I think I got your point that on average, the coin is facing more up than down, since it started facing up. But I think that’s only relevant if the coin is stopped in that initial phase, before making at least half a spin.
Wait, are we approaching the same argument from different sides? If we assume a random distribution of spinning speeds and a random distribution of toss durations. Then there will be some coins which experience very slow rotation, and which are also caught early enough that they don’t complete even half a spin. These have to face up.
All the other combinations of spin and toss produce random faces.
It’s not like rolling a die, the toss has to end at a point in time and time is linear. T=1 must happen before T=2. At any given time, the difference between the amount of time spent facing up and facing down will be between 0 and T/2n where T is the total time spent in the air and n is the number of spins completed in T. The more times it spins, the smaller the maximum difference between the two but there will always be a difference. It has more chances to land face up than it does face down.
Get your head around Benford’s Law. It’s a headfuck but it’s true for certain data generating processes. A coin toss doesn’t produce the same kind of data but it is the equivalent process for a binary outcome.
E2A: actually, it is a bit like rolling a die (because they come to rest at time T too). But that’s a much more complicated problem because the die doesn’t just land, it bounces around a bit. There’s some stuff out there about this for craps and I guess it’s why the dice have to hit the back wall. Any edge due to technique must be small enough for casinos not to care about it.
As far as I can tell this is related to Benford’s law. The coin has to land sometime and at any given time it has spent as much or more time facing the way up it started, so it has more opportunities to land that way up. The fewer times it spins, the more pronounced the effect.
That accords with the finding that each flipper had a different average bias (if each flipper has a characteristic spin rate).
I remember trying to show this in math class in jr. high. I would deliberately try to flip the coin in the same fashion each time. I was able to get something like a 70/30 split out of 100 flips.
I think that’s only relevant for coin flips which last for less than half a spin. Probably much less, considering momentum.
So maybe this means that 0.8% of all coin flips make less than half a flip. They basically just throw the coin up, without changing it’s rotation?
I don’t see how the number of times it spins could have any effect, as 1 spin is equal to 3 spins, or 101 and 57895.
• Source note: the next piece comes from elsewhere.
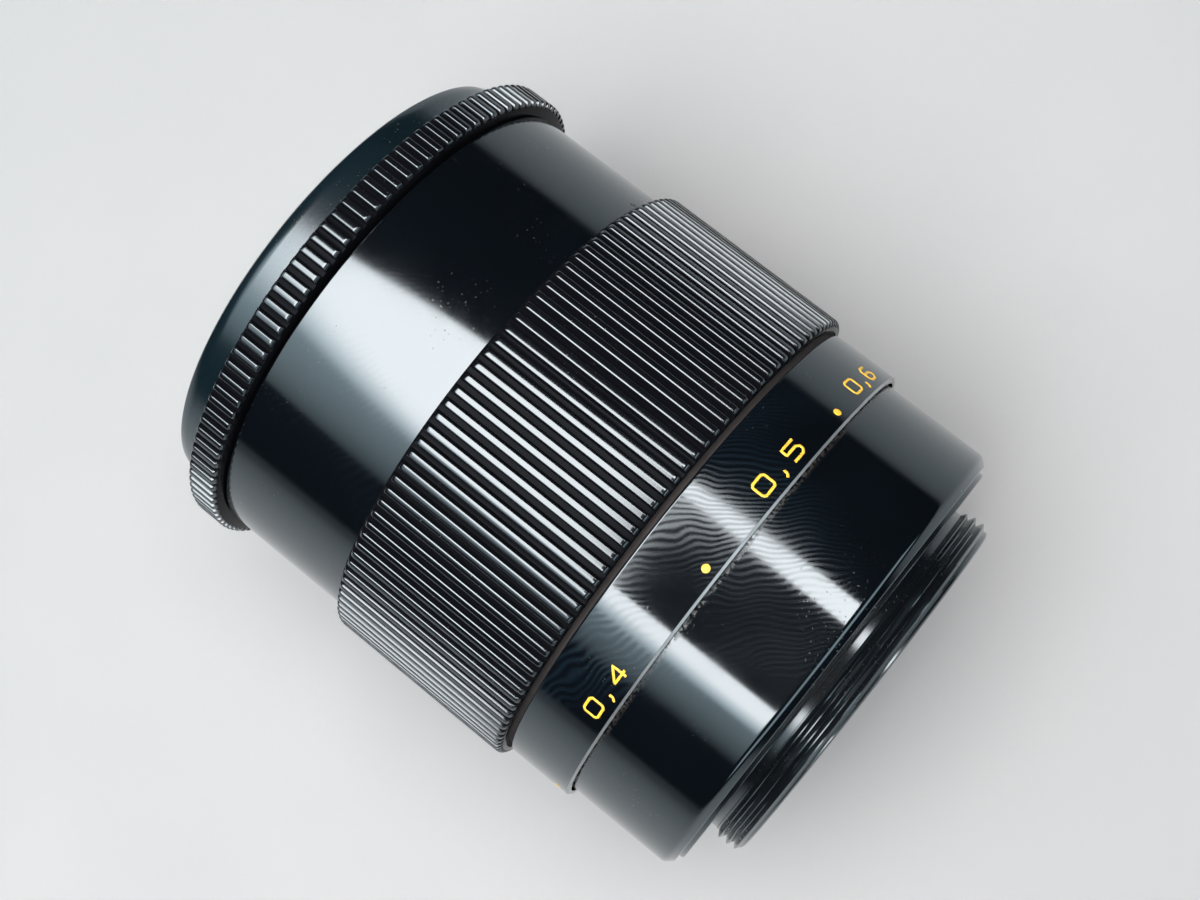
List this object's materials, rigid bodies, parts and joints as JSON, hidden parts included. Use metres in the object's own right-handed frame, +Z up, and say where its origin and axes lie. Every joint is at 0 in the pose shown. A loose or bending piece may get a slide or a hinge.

But it matters if the coin spins at all.
If you understand why it matters that it spins at all, you understand why it matters that on each 360 degree spin, it will be facing up for the first half of the spin. Think it through.
I honestly tried, thanks for the impulse.
Yes, and that’s decisive if the coin is stopped during that phase. It will be facing down for the second half of the spin, which is decisive if the coin is stopped in that phase instead.
Since coins can spin with different speeds and can be stopped after different periods of time, this should be somewhat random, once it’s spinning.
I think I got your point that on average, the coin is facing more up than down, since it started facing up. But I think that’s only relevant if the coin is stopped in that initial phase, before making at least half a spin.
Wait, are we approaching the same argument from different sides? If we assume a random distribution of spinning speeds and a random distribution of toss durations. Then there will be some coins which experience very slow rotation, and which are also caught early enough that they don’t complete even half a spin. These have to face up.
All the other combinations of spin and toss produce random faces.
It’s not like rolling a die, the toss has to end at a point in time and time is linear. T=1 must happen before T=2. At any given time, the difference between the amount of time spent facing up and facing down will be between 0 and T/2n where T is the total time spent in the air and n is the number of spins completed in T. The more times it spins, the smaller the maximum difference between the two but there will always be a difference. It has more chances to land face up than it does face down.
Get your head around Benford’s Law. It’s a headfuck but it’s true for certain data generating processes. A coin toss doesn’t produce the same kind of data but it is the equivalent process for a binary outcome.
E2A: actually, it is a bit like rolling a die (because they come to rest at time T too). But that’s a much more complicated problem because the die doesn’t just land, it bounces around a bit. There’s some stuff out there about this for craps and I guess it’s why the dice have to hit the back wall. Any edge due to technique must be small enough for casinos not to care about it.